[Start of Source material]

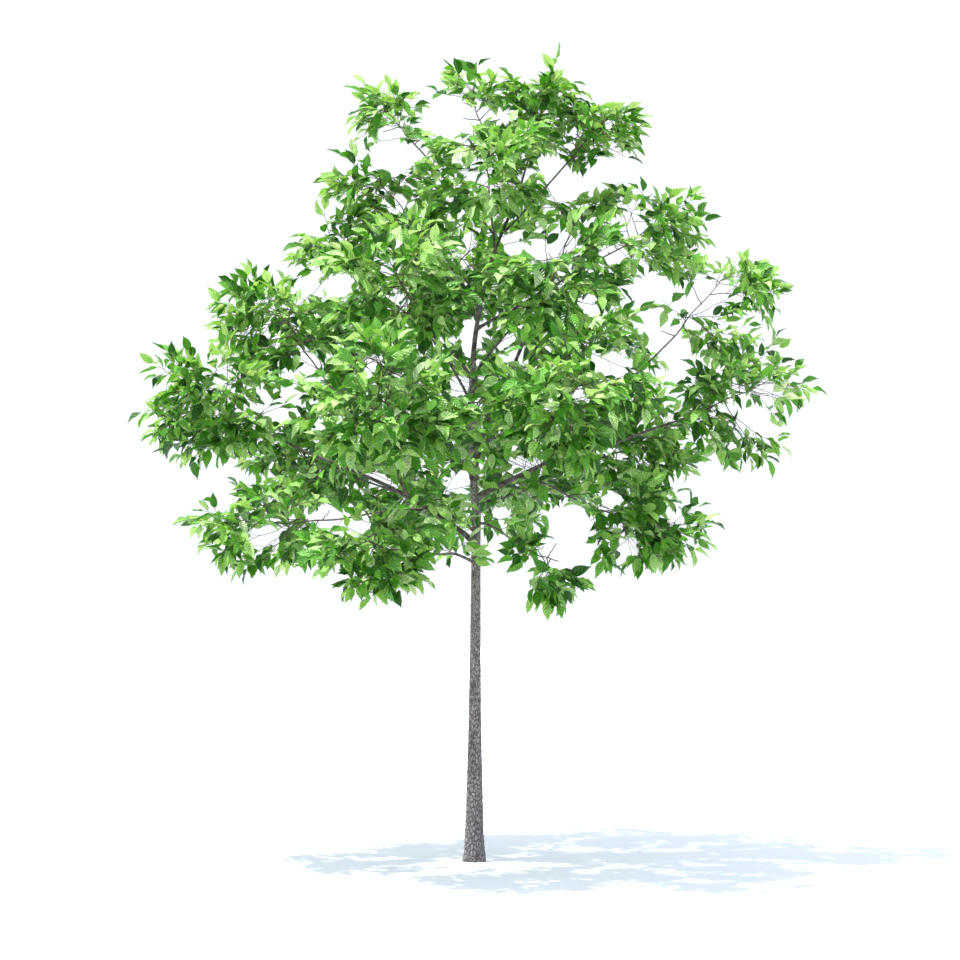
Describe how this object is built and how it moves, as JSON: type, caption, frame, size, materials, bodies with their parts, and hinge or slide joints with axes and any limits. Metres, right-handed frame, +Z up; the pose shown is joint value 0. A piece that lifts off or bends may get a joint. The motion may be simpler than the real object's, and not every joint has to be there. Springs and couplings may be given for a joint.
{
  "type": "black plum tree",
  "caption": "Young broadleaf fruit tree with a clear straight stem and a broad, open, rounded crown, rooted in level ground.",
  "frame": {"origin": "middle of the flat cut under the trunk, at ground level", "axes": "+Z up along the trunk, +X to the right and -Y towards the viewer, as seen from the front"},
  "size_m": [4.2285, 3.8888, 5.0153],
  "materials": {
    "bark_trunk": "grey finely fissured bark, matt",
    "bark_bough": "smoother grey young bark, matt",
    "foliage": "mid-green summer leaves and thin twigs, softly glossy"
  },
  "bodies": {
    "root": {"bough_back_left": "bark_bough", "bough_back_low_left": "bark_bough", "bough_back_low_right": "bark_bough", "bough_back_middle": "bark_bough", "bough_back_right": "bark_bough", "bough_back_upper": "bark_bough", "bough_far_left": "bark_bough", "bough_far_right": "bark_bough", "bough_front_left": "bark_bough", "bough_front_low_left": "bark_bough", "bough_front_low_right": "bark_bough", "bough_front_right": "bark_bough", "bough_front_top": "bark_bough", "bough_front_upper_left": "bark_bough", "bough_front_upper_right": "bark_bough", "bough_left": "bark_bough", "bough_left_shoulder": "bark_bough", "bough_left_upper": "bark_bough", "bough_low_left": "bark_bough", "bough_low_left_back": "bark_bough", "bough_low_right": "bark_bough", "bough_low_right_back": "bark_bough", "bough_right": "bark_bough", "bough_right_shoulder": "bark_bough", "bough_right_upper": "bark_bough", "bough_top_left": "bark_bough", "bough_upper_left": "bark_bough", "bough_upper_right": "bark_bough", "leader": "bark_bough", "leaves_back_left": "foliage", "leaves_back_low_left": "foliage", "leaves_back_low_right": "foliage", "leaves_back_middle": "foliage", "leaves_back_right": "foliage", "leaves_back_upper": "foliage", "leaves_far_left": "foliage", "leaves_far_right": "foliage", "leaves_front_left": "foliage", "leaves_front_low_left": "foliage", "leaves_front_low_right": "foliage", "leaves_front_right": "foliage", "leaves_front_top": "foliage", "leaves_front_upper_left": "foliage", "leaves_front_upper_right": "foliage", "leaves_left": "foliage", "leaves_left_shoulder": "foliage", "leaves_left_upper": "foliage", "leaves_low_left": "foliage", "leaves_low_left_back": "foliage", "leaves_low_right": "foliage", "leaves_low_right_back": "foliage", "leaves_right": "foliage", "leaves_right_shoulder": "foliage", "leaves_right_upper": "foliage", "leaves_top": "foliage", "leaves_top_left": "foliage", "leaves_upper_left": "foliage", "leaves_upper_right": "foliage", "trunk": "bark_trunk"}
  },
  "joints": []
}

[End of Source material]

▶ [Set exercise] Check each line of the data above for the string "materials" and report only how many lines have it.

▶ [Solution to this exercise] 2